View Slideshow: L.A. on the Hudson
One of the names on the organizers’ must-have list is former gallerist and sculptor Aaron Wrinkle, who was the proprietor of a Chinatown space he closed last month, Dan Graham. For "Greater L.A.," Wrinkle is making a large wavelike piece that will function as a platform for performances, and serve, as Godsill puts it, as "a personification of Los Angeles." Additionally the curators are giving him space roughly the size of his gallery to hang a Minimalist wall-mounted object, made by artist Ignacio Perez Meruane, that will hold documentation from Wrinkle’s gallery’s archive.
"Greater L.A." bears some similarity to "The Station," a group exhibition Cayre produced in Miami with Momin during the 2008 edition of Art Basel Miami Beach.
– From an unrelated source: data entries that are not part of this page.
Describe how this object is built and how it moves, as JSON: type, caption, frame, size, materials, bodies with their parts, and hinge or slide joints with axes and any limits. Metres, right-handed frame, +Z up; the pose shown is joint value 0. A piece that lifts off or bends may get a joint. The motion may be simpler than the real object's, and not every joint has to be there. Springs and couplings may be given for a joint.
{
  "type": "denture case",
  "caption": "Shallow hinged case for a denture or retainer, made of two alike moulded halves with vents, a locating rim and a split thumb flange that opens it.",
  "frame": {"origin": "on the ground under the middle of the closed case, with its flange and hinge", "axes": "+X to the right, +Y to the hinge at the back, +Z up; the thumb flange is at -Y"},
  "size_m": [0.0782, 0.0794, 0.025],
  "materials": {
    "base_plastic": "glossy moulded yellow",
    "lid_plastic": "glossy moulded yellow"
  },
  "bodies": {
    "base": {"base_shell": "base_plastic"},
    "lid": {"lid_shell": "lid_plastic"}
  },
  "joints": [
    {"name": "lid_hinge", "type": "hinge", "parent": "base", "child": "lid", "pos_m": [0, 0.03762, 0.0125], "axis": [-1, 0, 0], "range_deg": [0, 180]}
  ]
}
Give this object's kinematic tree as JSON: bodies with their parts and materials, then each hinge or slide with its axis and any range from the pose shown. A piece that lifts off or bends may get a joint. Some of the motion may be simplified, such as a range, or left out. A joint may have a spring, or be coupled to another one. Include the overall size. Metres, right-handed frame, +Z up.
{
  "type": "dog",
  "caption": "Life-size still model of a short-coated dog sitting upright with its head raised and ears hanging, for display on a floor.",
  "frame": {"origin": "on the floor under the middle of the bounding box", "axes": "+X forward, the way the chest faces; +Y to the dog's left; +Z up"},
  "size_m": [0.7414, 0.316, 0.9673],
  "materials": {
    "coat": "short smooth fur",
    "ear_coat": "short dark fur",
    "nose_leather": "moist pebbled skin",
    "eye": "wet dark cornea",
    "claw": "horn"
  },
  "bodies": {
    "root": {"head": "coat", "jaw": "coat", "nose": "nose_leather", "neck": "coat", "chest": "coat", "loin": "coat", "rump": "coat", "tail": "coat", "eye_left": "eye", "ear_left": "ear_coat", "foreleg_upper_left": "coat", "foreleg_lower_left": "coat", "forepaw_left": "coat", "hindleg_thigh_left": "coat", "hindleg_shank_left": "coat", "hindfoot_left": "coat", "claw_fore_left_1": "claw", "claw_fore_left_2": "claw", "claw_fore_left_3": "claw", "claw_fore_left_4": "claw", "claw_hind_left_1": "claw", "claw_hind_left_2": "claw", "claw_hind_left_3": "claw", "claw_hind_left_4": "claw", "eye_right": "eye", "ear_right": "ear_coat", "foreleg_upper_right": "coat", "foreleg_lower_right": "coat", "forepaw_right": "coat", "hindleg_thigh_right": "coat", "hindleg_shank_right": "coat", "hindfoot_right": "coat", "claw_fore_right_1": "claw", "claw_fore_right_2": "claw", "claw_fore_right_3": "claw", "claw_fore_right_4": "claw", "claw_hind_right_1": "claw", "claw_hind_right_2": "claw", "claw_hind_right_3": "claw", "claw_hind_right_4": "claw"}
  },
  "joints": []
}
Using her real estate connections, Cayre was able to find a vast, freshly developed multifloor space in Miami’s Wynwood District that, in the depths of the recession, was sitting unoccupied. "Greater L.A." will be mounted in 15,000 square feet of industrial space, a former fabric-trimming factory, on the second floor of a building on Broadway near Broome that the financial collapse has also left tenantless. "The owner is someone I know," says Cayre. "It’s nice to be able to take these opportunities." Aside from newly installed walls, the interior will be left fairly raw for the show. It’s about "reclaiming spaces that are left over in a capitalist system and finding aesthetic purposes for them," says Godsill.
With this exhibition the curators seek to introduce artists who they believe typify the L.A. vernacular. "It’s not that they’re brand-new or unheard of," says Godsill. "It was about who is most important in setting the terms for what’s going on both in L.A. and elsewhere." Not all are Angelenos born and bred; many — like Carter Mull, from Atlanta, and Mindy Shapero, from Kentucky — were attracted to the city’s art schools and stayed. One of the L.A. natives, Anthony Pearson, says the show should be interesting because of the "generalities that crop up" with respect to the differences between New York and Los Angeles, such as the fact that the West Coast coterie has "more immersion in studio practice."
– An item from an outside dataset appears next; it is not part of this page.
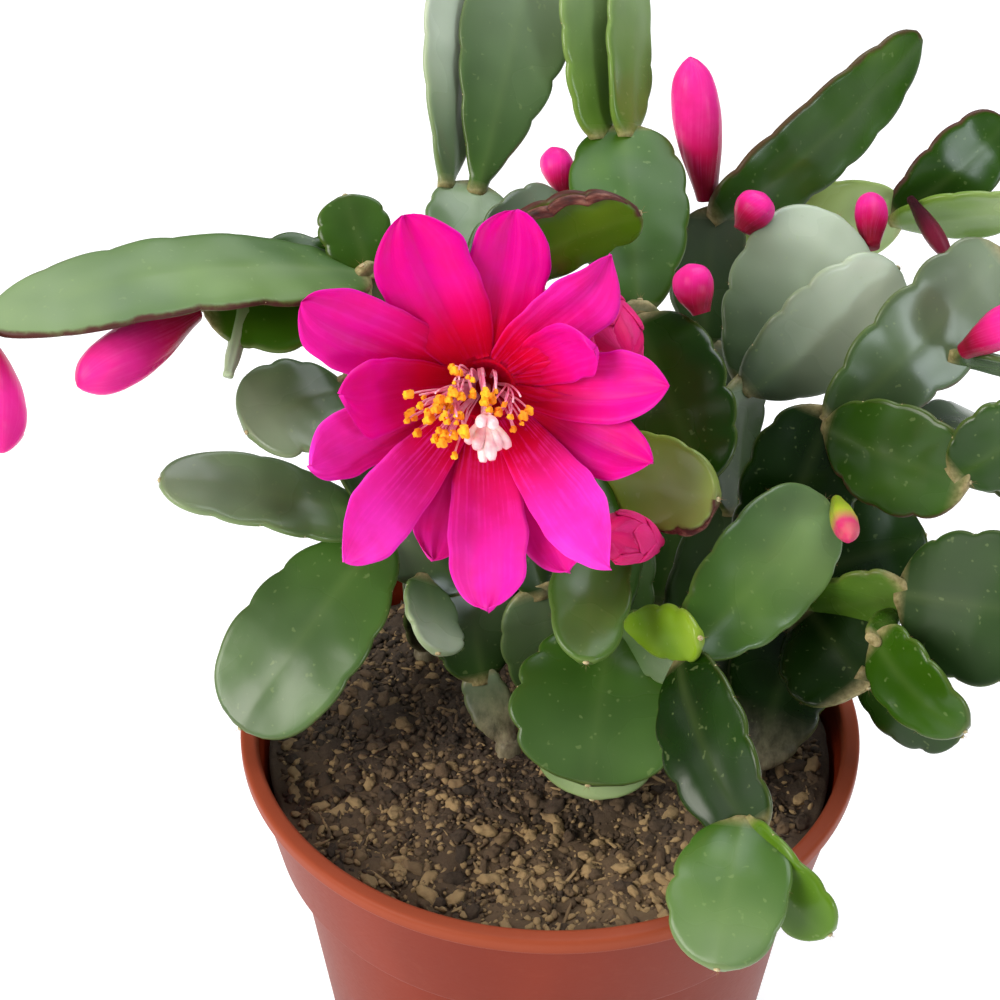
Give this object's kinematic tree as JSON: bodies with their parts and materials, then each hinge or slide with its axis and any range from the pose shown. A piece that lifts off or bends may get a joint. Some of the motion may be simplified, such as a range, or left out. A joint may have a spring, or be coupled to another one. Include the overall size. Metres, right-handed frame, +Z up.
{
  "type": "potted easter cactus",
  "caption": "Houseplant of flat scalloped leafless pads with an open star-shaped flower and buds, planted in a round plastic nursery pot.",
  "frame": {"origin": "middle of the pot's flat underside, on the floor plane", "axes": "+Z up along the pot's axis; the open flower faces -Y; +X to the flower's viewer's right"},
  "size_m": [0.1849, 0.1689, 0.1972],
  "materials": {
    "pot_plastic": "satin",
    "compost": "matte, moist potting compost",
    "pad_skin": "satin waxy skin of a succulent pad",
    "bud_skin": "satin petal skin",
    "petal": "soft petal skin",
    "anther": "powdery pollen",
    "stigma": "soft, slightly moist"
  },
  "bodies": {
    "root": {"bud_beside_flower": "bud_skin", "bud_far_left": "bud_skin", "bud_far_right": "bud_skin", "bud_green": "bud_skin", "bud_left": "bud_skin", "bud_right_joint": "bud_skin", "bud_round_lower": "bud_skin", "bud_round_upper": "bud_skin", "bud_small": "bud_skin", "bud_tall": "bud_skin", "bud_top_left": "bud_skin", "bud_under_flower": "bud_skin", "flower_petals": "petal", "flower_pistil": "stigma", "flower_stamens": "anther", "pot": "pot_plastic", "soil": "compost", "stem_back": "pad_skin", "stem_flower": "pad_skin", "stem_front": "pad_skin", "stem_left_arm": "pad_skin", "stem_left_low": "pad_skin", "stem_middle": "pad_skin", "stem_pale": "pad_skin", "stem_rear_left": "pad_skin", "stem_rear_middle": "pad_skin", "stem_rear_right": "pad_skin", "stem_right": "pad_skin", "stem_right_low": "pad_skin"}
  },
  "joints": []
}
"New York is a cacophonous echo chamber of art," says Pearson, who is producing a large installation for the exhibition. "I have the feeling most artists in New York know what other artists are doing. Culture is not as big an engine in L.A. So there’s an aspect of being less informed. And then there is the Western ideal of the seeker — just keep going west." Not that the Angelenos are all idealistic loners. They engage in a dialogue with one another, he adds, "whether it’s intuitive or verbal."
L.A. "doesn’t give you anything," says Mull. "You have to seek it out. Practices become large in Los Angeles. Look at Mike Kelley and Paul McCarthy — there’s a conceptual complexity fostered by immersion in the city."
Because some 70 percent of the participants are producing new pieces for the show, it’s hard to tell precisely what image of current Angeleno practices "Greater L.A." will present. "We’re still wrapping our heads around that. It’s something we hope to figure out while we are installing," Godsill admits, adding that one unifying theme is the tendency of all the selected artists to "take bits of the world and remake them, whether through a film that uses appropriated images or the use, in an installation, of objects that exist in the world." Alex Israel, a recent graduate from the University of Southern California who has never shown in New York, uses items from Hollywood prop houses for his installations — and then returns them when he’s finished. For "Greater L.A.," he is presenting high-end film and TV props on pedestals as a sculptural installation.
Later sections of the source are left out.